Zivilgesellschaftliches Bündnis fordert mehr Investitionen in soziale Infrastruktur für Familien
Berlin, 26. Juni 2025 – Angesichts der laufenden Haushaltsverhandlungen fordert ein breites zivilgesellschaftliches Bündnis die Bundesregierung auf, mit umfassenden Strukturreformen die soziale Infrastruktur für Kinder und Familien massiv zu stärken. „Investitionen in Kinder und Jugendliche sind Investitionen in Wohlstand und Demokratie“, erklärt der Ratschlag Kinderarmut, ein Zusammenschluss aus 49 Organisationen und drei Wissenschaftler*innen, in einem gemeinsamen Appell. In Deutschland entscheiden die soziale Herkunft und der Wohnort maßgeblich über Teilhabemöglichkeiten und Zukunftschancen. Familien und Kinder, die in Armut leben, sind mit vielfältigen Benachteiligungen konfrontiert. „Wirtschaft und Gesellschaft können jedoch ihr volles Potential nicht entfalten, wenn einem Teil der Kinder und Jugendlichen keine echte Chance auf Entwicklung gegeben wird“, erklärt das Bündnis.
Birgit Merkel, stellv. Vorsitzende des ZFF, erklärt dazu: „Alle Kinder und Jugendlichen, die in Deutschland aufwachsen, verdienen unsere volle Aufmerksamkeit. Wir alle tragen eine Verantwortung dafür, dass sie gut aufwachsen, sich zu zufriedenen und selbstbewussten Persönlichkeiten entwickeln sowie die Unterstützung erhalten, die sie brauchen – insbesondere, bei Armut und sozialer Benachteiligung. Wird die soziale Infrastruktur und die familien- sowie sozialpolitischen Leistungen für Familien nicht gestärkt, lassen wir Familien im Stich. Das gefährdet nicht nur das Wohlergehen der Kinder, sondern auch unseren gesellschaftlichen Zusammenhalt und die Demokratie.“
In Armut lebende Kinder und Familien sind besonders auf eine funktionierende soziale Infrastruktur angewiesen, die Ungleichheiten kompensiert und die Weichen für ein selbstbestimmtes Leben ohne Armut stellen kann. Niedrigschwellige Unterstützungs-, Beratungs- und Freizeitangebote, Förder- und Sprachunterricht, eine ausreichende Kinderbetreuung, ein Anschluss an den öffentlichen Nahverkehr oder die Nähe zu einem Sportverein – all diese Möglichkeiten können Biografien prägen. Aktuell wird die soziale Infrastruktur in Deutschland den Bedarfen nicht gerecht.
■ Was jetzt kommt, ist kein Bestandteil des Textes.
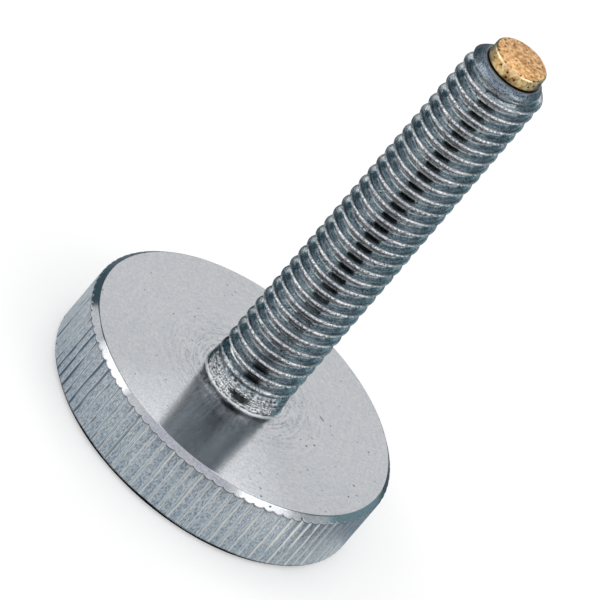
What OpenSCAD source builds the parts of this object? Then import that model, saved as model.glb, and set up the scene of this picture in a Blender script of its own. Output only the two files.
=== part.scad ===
// Flat knurled thumb screw with a brass pressure tip.
// Millimetres. The screw stands on its head: the back of the head is at z = 0 and the stem points up along +Z.

/* [Head] */
// Diameter over the knurl
head_d = 23.7; // [16:0.1:36]
// Thickness of the head
head_t = 5; // [3:0.1:9]
// Edge chamfer on both faces of the head, at 45 degrees
head_chamfer = 0.42; // [0.3:0.01:0.8]
// Spacing of the straight knurl, measured round the rim
knurl_pitch = 0.8; // [0.6:0.05:1.6]
// Depth of the knurl's grooves
knurl_depth = 0.12; // [0.05:0.01:0.25]

/* [Stem] */
// Nominal diameter of the thread
thread_d = 6; // [5:0.5:8]
// Pitch of the thread, one start, right-hand
thread_pitch = 1; // [0.8:0.05:1.25]
// How much smaller the crests are than the nominal diameter
thread_allowance = 0.08; // [0.02:0.01:0.2]
// Length of steel from the head's front face to the end of the stem
stem_l = 31; // [12:0.5:60]
// Length of the plain neck between the head and the thread
neck_l = 1; // [0.6:0.1:3]
// Radius of the fillet at the foot of the neck
neck_fillet = 0.2; // [0.1:0.05:0.5]
// Length over which the thread fades out towards the neck
runout_l = 1.2; // [0.5:0.1:3]
// Chamfer on the end of the stem, at 45 degrees
end_chamfer = 0.8; // [0.4:0.05:0.9]

/* [Brass tip] */
// Diameter of the pad
tip_d = 4; // [3.4:0.1:4.2]
// Height of the pad above the steel
tip_h = 1; // [0.6:0.1:3]
// Edge break on the pad's end and on its underside
tip_edge = 0.12; // [0.05:0.01:0.2]
// Diameter of the peg that holds the pad
peg_d = 2.4; // [1.5:0.1:2.8]
// Length of the peg inside the stem
peg_l = 3.5; // [2:0.1:8]
// Gap all round the peg, nothing for a press fit
peg_clearance = 0; // [0:0.01:0.05]
// Free depth of the hole beyond the peg
hole_spare = 0.5; // [0.2:0.1:2]
// Countersink at the mouth of the hole
hole_break = 0.15; // [0.05:0.01:0.3]

/* [Hidden] */
$fn = 96;

steel = [0.62, 0.65, 0.67];
brass = [0.85, 0.68, 0.38];

head_r = head_d / 2;
crest_r = (thread_d - thread_allowance) / 2;
stem_top = head_t + stem_l;
pad_top = stem_top + tip_h;

// Knurl
ridges = round(PI * head_d / knurl_pitch);
ridge_angle = 360 / ridges;
// Where a ridge's shoulder lies, as a share of its width, and how far it has dropped, as a share of the depth
shoulder_at = 0.15;
shoulder_drop = 0.2;

// Metric thread profile with 60 degree flanks
flank_slope = tan(30);
thread_depth = 0.6134 * thread_pitch;
crest_flat = thread_pitch / 8;
flank_w = thread_depth * flank_slope;
root_flat = thread_pitch - crest_flat - 2 * flank_w;
// Drop of the crest where the thread begins, which leaves the neck's edge standing
start_drop = 0.04;
thread_start = head_t + neck_l;

// The thread is one closed mesh: the profile's corners on each of the columns round the stem
columns = 24;
corners = 4;
turns = ceil((stem_top - thread_start) / thread_pitch) + 3;
// How many pitches below the neck's end the helix begins, which turns the thread to where its first crest stands
lead_in = 1.58;
column_points = turns * corners + 1;
mesh_start = thread_start - lead_in * thread_pitch;
mesh_foot = mesh_start - 0.2 * thread_pitch;
mesh_head = mesh_start + (turns + 1.2) * thread_pitch;

// Drill point of a twist drill
drill_half_angle = 59;
// How far a cutting shape runs past the face that it cuts
past = 0.5;

// Height of a profile corner within its turn
function corner_z(i) =
    i == 0 ? 0 :
    i == 1 ? root_flat :
    i == 2 ? root_flat + flank_w :
    root_flat + flank_w + crest_flat;

// Height of point q on column j
function point_z(j, q) =
    mesh_start + thread_pitch * (j / columns + floor(q / corners)) + corner_z(q % corners);

// How much of the thread's depth is cut at a height: nothing at the neck, all of it past the run-out
function cut_share(z) = min(1, max(0, (z - thread_start) / runout_l));

// Radius of point q: corners 2 and 3 are on the crest, the others at the root
function point_r(q, z) =
    crest_r - start_drop * (1 - cut_share(z))
    - (q % corners < 2 ? thread_depth * cut_share(z) : 0);

function around(r, j, z) = [r * cos(360 * j / columns), r * sin(360 * j / columns), z];

// Index of point q on column j, of a point on the foot ring and of a point on the head ring
function at(j, q) = j * column_points + q;
function foot(j) = columns * column_points + j;
function top(j) = foot(columns) + j;

function quad(a, b, c, d) = [[a, b, c], [a, c, d]];

// Between column j and the next one, which after the last is the first one a turn higher
function band(j) =
    j < columns - 1
    ? [for (q = [0 : column_points - 2]) each quad(at(j, q), at(j, q + 1), at(j + 1, q + 1), at(j + 1, q))]
    : [for (q = [0 : column_points - 2 - corners])
        each quad(at(j, q), at(j, q + 1), at(0, q + 1 + corners), at(0, q + corners))];

module head() {
    intersection() {
        linear_extrude(head_t) knurl_outline();
        rotate_extrude()
            polygon([
                [0, 0],
                [head_r - head_chamfer, 0],
                [head_r + past, head_chamfer + past],
                [head_r + past, head_t - head_chamfer - past],
                [head_r - head_chamfer, head_t],
                [0, head_t]
            ]);
    }
}

// Low ridges with sloping sides and narrow grooves between them
module knurl_outline() {
    polygon([
        for (i = [0 : ridges - 1])
            for (p = [[0, 1], [shoulder_at, shoulder_drop], [0.5, 0], [1 - shoulder_at, shoulder_drop]])
                let (r = head_r - knurl_depth * p[1], a = ridge_angle * (i + p[0]))
                [r * cos(a), r * sin(a)]
    ]);
}

// Plain neck with a hollow fillet at its foot
module neck() {
    translate([0, 0, head_t - past]) cylinder(r = crest_r, h = neck_l + past);
    translate([0, 0, head_t])
        rotate_extrude()
            difference() {
                translate([crest_r - past, -past]) square([neck_fillet + past, neck_fillet + past]);
                translate([crest_r + neck_fillet, neck_fillet]) circle(r = neck_fillet);
            }
}

module thread() {
    points = [
        for (j = [0 : columns - 1])
            for (q = [0 : column_points - 1])
                let (z = point_z(j, q)) around(point_r(q, z), j, z),
        for (j = [0 : columns - 1]) around(crest_r - thread_depth, j, mesh_foot),
        for (j = [0 : columns - 1]) around(crest_r - thread_depth, j, mesh_head)
    ];
    last = columns - 1;
    end = column_points - 1;
    faces = [
        for (j = [0 : last]) each band(j),
        for (j = [0 : last - 1]) each quad(foot(j), at(j, 0), at(j + 1, 0), foot(j + 1)),
        for (j = [0 : last - 1]) each quad(at(j, end), top(j), top(j + 1), at(j + 1, end)),
        // The step where the last column meets the first, at the foot and at the head
        [at(last, 0), foot(0), foot(last)],
        [at(last, 0), at(0, 0), foot(0)],
        for (q = [0 : corners - 1]) [at(last, 0), at(0, q + 1), at(0, q)],
        for (q = [0 : corners - 1]) [at(0, end), at(last, end - corners + q), at(last, end - corners + q + 1)],
        [at(0, end), at(last, end), top(last)],
        [at(0, end), top(last), top(0)],
        for (j = [1 : last - 1]) [foot(0), foot(j), foot(j + 1)],
        for (j = [1 : last - 1]) [top(0), top(j + 1), top(j)]
    ];
    // The end chamfer is turned across the thread
    intersection() {
        polyhedron(points, faces);
        rotate_extrude()
            polygon([
                [0, head_t - 2],
                [crest_r + past, head_t - 2],
                [crest_r + past, stem_top - end_chamfer - past],
                [crest_r - end_chamfer, stem_top],
                [0, stem_top]
            ]);
    }
}

// Drilled hole that the brass peg is pressed into
module peg_hole() {
    hole_r = peg_d / 2 + peg_clearance;
    floor_z = stem_top - peg_l - hole_spare;
    rotate_extrude()
        polygon([
            [0, floor_z - hole_r / tan(drill_half_angle)],
            [hole_r, floor_z],
            [hole_r, stem_top - hole_break],
            [hole_r + hole_break + past, stem_top + past],
            [0, stem_top + past]
        ]);
}

module screw() {
    color(steel)
        difference() {
            union() {
                head();
                neck();
                thread();
            }
            peg_hole();
        }
}

module brass_tip() {
    peg_r = peg_d / 2;
    tip_r = tip_d / 2;
    color(brass)
        rotate_extrude()
            polygon([
                [0, stem_top - peg_l],
                [peg_r - tip_edge, stem_top - peg_l],
                [peg_r, stem_top - peg_l + tip_edge],
                [peg_r, stem_top],
                [tip_r - tip_edge, stem_top],
                [tip_r, stem_top + tip_edge],
                [tip_r, pad_top - tip_edge],
                [tip_r - tip_edge, pad_top],
                [0, pad_top]
            ]);
}

screw();
brass_tip();
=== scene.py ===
"""A flat knurled thumb screw in steel with a brass pressure tip, standing on its head on a pale floor."""

import math

import bpy
from mathutils import Matrix, Vector


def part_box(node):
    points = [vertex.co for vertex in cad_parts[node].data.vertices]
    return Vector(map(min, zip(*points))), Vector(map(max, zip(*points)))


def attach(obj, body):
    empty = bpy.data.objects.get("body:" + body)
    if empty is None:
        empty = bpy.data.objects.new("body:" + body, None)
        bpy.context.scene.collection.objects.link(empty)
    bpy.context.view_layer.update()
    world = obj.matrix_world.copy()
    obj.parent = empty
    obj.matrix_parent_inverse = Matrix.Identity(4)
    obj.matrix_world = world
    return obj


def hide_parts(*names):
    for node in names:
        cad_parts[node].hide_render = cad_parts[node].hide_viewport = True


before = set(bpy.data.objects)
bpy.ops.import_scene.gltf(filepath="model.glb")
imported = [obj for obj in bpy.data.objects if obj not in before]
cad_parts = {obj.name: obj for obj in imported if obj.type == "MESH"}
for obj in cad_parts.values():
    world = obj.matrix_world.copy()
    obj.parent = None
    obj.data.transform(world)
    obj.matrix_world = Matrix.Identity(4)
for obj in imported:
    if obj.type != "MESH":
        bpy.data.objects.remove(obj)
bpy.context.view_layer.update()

# Sizes in metres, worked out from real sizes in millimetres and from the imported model
MM = 0.001
steel_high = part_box("screw")[1]
pad_low, pad_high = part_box("brass_tip")
HEAD_R = min(steel_high.x, steel_high.y)
HEAD_T = 5 * MM
HEAD_CHAMFER = 0.42 * MM
KNURL_PITCH = 0.8 * MM
KNURL_DEPTH = 0.12 * MM
THREAD_PITCH = 1 * MM
THREAD_DEPTH = 0.6134 * THREAD_PITCH
CREST_FLAT_SHARE = 0.125
# The photograph shows the root wider than the solid has it, which is 0.17 of the pitch
ROOT_FLAT_SHARE = 0.22
CREST_R = 2.96 * MM
NECK_L = 1 * MM
NECK_FILLET = 0.2 * MM
START_DROP = 0.04 * MM
RUNOUT_L = 1.2 * MM
END_CHAMFER = 0.8 * MM
STEM_TOP = steel_high.z
PEG_R = 1.2 * MM
DRILL_HALF_ANGLE = math.radians(59)
HOLE_SPARE = 0.5 * MM
HOLE_BREAK = 0.15 * MM
PAD_R = (pad_high.x - pad_low.x) / 2
PAD_TOP = pad_high.z
PEG_FOOT = pad_low.z
PAD_EDGE = 0.12 * MM
WORN_EDGE = 0.05 * MM
THREAD_START = HEAD_T + NECK_L
# The lathe's feed marks on the neck, and the share of each one that slopes in before it steps out again
TURNED_MARKS = 5
TURNED_PITCH = 0.155 * MM
TURNED_DEPTH = 0.08 * MM
TURNED_SLOPE = 0.9
# Points of the thread closer than this are one
WELD = 0.001 * MM
# How deep a joined solid sits in its neighbour, and how far a cutting one runs past the face
PAST = 1 * MM

# What the floor gives to the camera and to reflections beside the light that falls on it
FLOOR_GLOW = 0.36
# How bright the white surroundings are as a light
SKY_LIGHT = 0.75
LAMP_DISTANCE = 300 * MM

# Where the camera stands, from the photograph: pixels are those of its 600 by 600 frame
PICTURE_PX = 600
HEAD_WIDTH_PX = 362
AXIS_ANGLE = 49.4
CAMERA_HEIGHT_ANGLE = 30.2
FACE_CENTRE_PX = (-99.2, 11.9)
LENS = 1200
SENSOR = 36


def add(tree, kind, inputs=(), **settings):
    """Adds a node, sets its properties, then links or sets its inputs.

    A node given as the value of an input means its first live output.
    """
    node = tree.nodes.new(kind)
    for name, value in settings.items():
        setattr(node, name, value)
    for key, value in dict(inputs).items():
        if isinstance(value, bpy.types.Node):
            value = next(socket for socket in value.outputs if socket.enabled)
        if isinstance(value, bpy.types.NodeSocket):
            tree.links.new(value, node.inputs[key])
        else:
            node.inputs[key].default_value = value
    return node


def linear(hex_colour):
    """An sRGB hex colour as linear red, green, blue and alpha."""
    parts = [int(hex_colour[i : i + 2], 16) / 255 for i in (1, 3, 5)]
    return [p / 12.92 if p <= 0.04045 else ((p + 0.055) / 1.055) ** 2.4 for p in parts] + [1]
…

Die Liste der Probleme ist lang und reicht von fehlenden Fachkräften über unzuverlässige Betreuungszeiten bis hin zu maroden Schultoiletten. Die 49 unterzeichnenden Organisationen des Appells fordern daher die Bundesregierung auf: „Nehmen Sie Geld im Bereich der sozialen Infrastruktur in die Hand, damit Kinder und Jugendliche nicht ihrer Chancen beraubt werden!“ Notwendig ist eine breite Palette an Maßnahmen, darunter eine bedarfsgerechte Finanzierung der frühkindlichen Bildung, mehr Investitionen in die Qualität von Kitas, Haushaltsmittel für den Kampf gegen Kinderarmut und ein kostenloses Mittagessen für benachteiligte Kinder und Jugendliche in Betreuungs- und Bildungseinrichtungen.
Bund, Länder und Kommunen müssen an einem Strang ziehen und zusätzliche Finanzspielräume schaffen, damit die soziale Infrastruktur massiv gestärkt werden kann. Diese Investitionen für Kinder und ihre Familien werden sich langfristig auszahlen, denn sie führen zu weniger Armut, mehr Wachstum und mehr gesellschaftlichem Zusammenhalt.
Den Appell im Wortlaut finden Sie hier.
Informationen zum Ratschlag Kinderarmut:
Auf Initiative der Nationalen Armutskonferenz (nak) trafen sich 2016 zahlreiche bundesweit agierende Organisationen, um gemeinsam Perspektiven der Bekämpfung von Kinderarmut zu diskutieren. Die erste gemeinsame Erklärung „Keine Ausreden mehr: Armut von Kindern und Jugendlichen endlich bekämpfen!“ wurde 2017 unter breiter medialer Beachtung veröffentlicht. In den Folgejahren engagierte sich der Ratschlag mit weiteren gemeinsamen Erklärungen, wie zuletzt im Jahr 2024 mit der von über 50 Organisationen gezeichneten Erklärung „Vom Kooperationsverbot zum Kooperationsgebot“.